L-MAE: Longitudinal masked auto-encoder with time and severity-aware encoding for diabetic retinopathy progression prediction
Rachid Zeghlache, Pierre-Henri Conze, Mostafa El Habib Daho, Yihao Li, Alireza Rezaei, Hugo Le Boité, Ramin Tadayoni, Pascal Massin, Béatrice Cochener, Ikram Brahim, Gwenolé Quellec, Mathieu Lamard
TL;DR
This work tackles predicting diabetic retinopathy (DR) progression over multi-year horizons by leveraging a longitudinal masked auto-encoder (L-MAE) built on Vision Transformer principles. It introduces time-aware positional encoding and progression-aware masking to fuse irregular temporal information and disease dynamics into self-supervised pretraining, followed by fine-tuning for a 3-year severity prediction task on the OPHDIAT dataset. Empirical results show that incorporating temporal information and clinically informed masking substantially boosts predictive performance, particularly for severe progression, compared with standard MAE and longitudinal baselines. The approach offers a practical pathway to learn strong, transferable representations from longitudinal retinal images, with potential to inform personalized screening intervals and extend to other retinal diseases and modalities. $L$-value notation and temporal embeddings are explicitly leveraged to capture disease evolution, enabling robust, time-aware risk stratification in ophthalmology.$
Abstract
Pre-training strategies based on self-supervised learning (SSL) have proven to be effective pretext tasks for many downstream tasks in computer vision.

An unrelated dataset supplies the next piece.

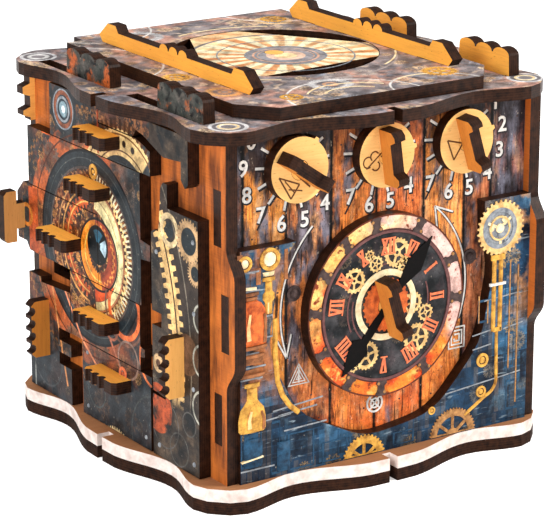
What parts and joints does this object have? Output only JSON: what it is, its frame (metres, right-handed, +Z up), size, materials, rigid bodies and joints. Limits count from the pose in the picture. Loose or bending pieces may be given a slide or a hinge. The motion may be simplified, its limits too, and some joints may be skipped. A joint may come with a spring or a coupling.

Due to the significant disparity between medical and natural images, the application of typical SSL is not straightforward in medical imaging. Additionally, those pretext tasks often lack context, which is critical for computer-aided clinical decision support. In this paper, we developed a longitudinal masked auto-encoder (MAE) based on the well-known Transformer-based MAE. In particular, we explored the importance of time-aware position embedding as well as disease progression-aware masking. Taking into account the time between examinations instead of just scheduling them offers the benefit of capturing temporal changes and trends. The masking strategy, for its part, evolves during follow-up to better capture pathological changes, ensuring a more accurate assessment of disease progression. Using OPHDIAT, a large follow-up screening dataset targeting diabetic retinopathy (DR), we evaluated the pre-trained weights on a longitudinal task, which is to predict the severity label of the next visit within 3 years based on the past time series examinations. Our results demonstrated the relevancy of both time-aware position embedding and masking strategies based on disease progression knowledge. Compared to popular baseline models and standard longitudinal Transformers, these simple yet effective extensions significantly enhance the predictive ability of deep classification models.